同特例は16年に創設されたもの。親などの被相続人が亡くなり、空き家になってしまった住宅を相続人が売った場合、その譲渡所得(売って出た利益で課税対象になる額)から3000万円を控除できる。23年度の税制改正で内容の一部を拡充、特例の適用期間も27年まで延長された。
図1 特例のイメージ
※図1は「令和5年度 国土交通省税制改正事項」を参照
表1 同特例の相続後からの適用スケジュール
※表1は同省HP「空き家の発生を抑制するための特例措置」を参照
旧耐震の住宅が対象
同特例を受けられるのは、相続した日から満3年が経過した年の12月31日までに相続人が住宅を売った場合。
対象となる住宅の要件には、①1981(昭和56)年以前に建てられた旧耐震の住宅であること、②マンションといった区分所有の建築物ではないこと、③相続する前に被相続人以外が住んでいないことを満たす必要がある。また、③については相続が発生するまで被相続人が老人ホームや医療機関へ入所していた場合も特例の対象となる。ただし、被相続人が老人ホームなどに入所してから売買契約時まで、他者へ貸したり、相続人が住んだりした場合は特例の範囲外になる。
また、売却代金が1億円以下であることなど、ほかにも細かい要件が設けられているため、同特例を利用する際は同省HPのチェックは必須。
買い主の工事でも可
今回の税制改正にあたり、空き家の工事を行うタイミングについて緩和。改正前は売り主が耐震工事を行う、もしくはさら地にしてから売る必要があったが、買い主が空き家を購入してから耐震工事を行う、あるいはさら地にするという場合でも特例を受けることが可能となった=図1。ただし、買い主は譲渡を契約した翌年の2月15日までに工事を完了することが必須。

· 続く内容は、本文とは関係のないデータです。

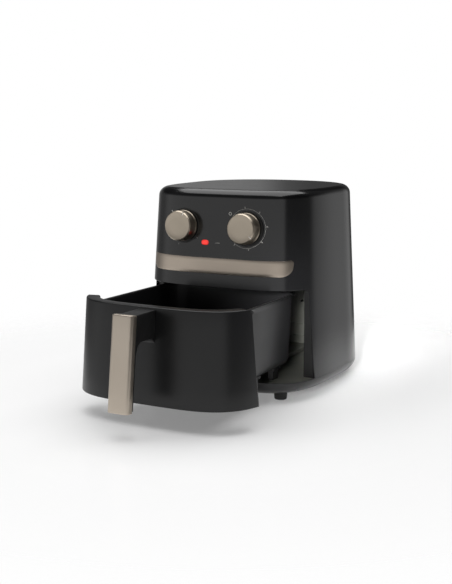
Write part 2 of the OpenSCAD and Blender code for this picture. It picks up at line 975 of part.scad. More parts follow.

ほかにも変更点はあり、相続人が3人以上いる場合には控除額の上限が2000万円と減額される。なお、今回の税制改正の内容が適用されるのは、24年1月1日以降に売却された空き家に限る。
POINTS
☆相続した住宅を売る場合、適用要件を満たせば、課税対象の譲渡所得から3千万円を控除。ただし、相続人が3人以上の際には控除額が2千万円となる。
☆対象の空き家は被相続人の住宅。相続後、売却する間に貸したり、住んだりしていないことなどが条件
☆これまで相続人が耐震工事を行うかさら地にして売る必要があったが、23年度の税制改正後、買い主が工事などを行っても特例の適用範囲となった。